The court did not explain the rather vague standard of particularity, requiring only "some explanation by the defendant as to what information he/she expects the media material to contain." One Justice on the Court dissented and stated that he would hold that the reporter's information to be absolutely privileged: "I strongly believe the First Amendment of the United States Constitution and Article III, Section 7 of the West Virginia Constitution absolutely bar this type of intrusion by the government into the files of a private company." State ex rel. Charleston Mail Ass'n v. Ranson, 488 S.E.2d at 13 (Maynard, J., dissenting).
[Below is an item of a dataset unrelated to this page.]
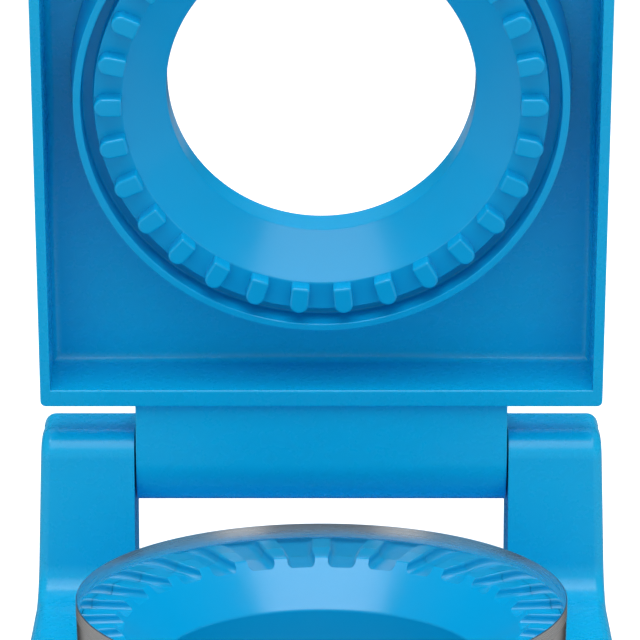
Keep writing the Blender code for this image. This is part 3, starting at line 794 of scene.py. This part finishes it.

The majority of the court went on to explain that "[o]nce a criminal defendant has shown with particularity that the unpublished, nonconfidential information requested from a news source satisfies the three-part threshold balancing test, the circuit court shall conduct an in camera review of the requested material and release to the defendant only that information which the court deems to be relevant to the defendant's articulated theory or theories of defense." The court specifically rejected the idea that a criminal defendant could embark on a "fishing expedition" to obtain information from a reporter but appears to have left to the trial judge the task of determining whether the reporter's information is "relevant to the defendant's articulated theory or theories of defense." The court did not articulate a standard for determining whether the reporter's information is "relevant" to the defense theories.
Thus, although it appears the standard in West Virginia for breaching a reporter's qualified privilege in a criminal case is slightly lower than in a civil case, the burden in both instances is on the subpoenaing party to prove the facts and circumstances for breaching the privilege, rather than on the reporter to prove the privilege applies.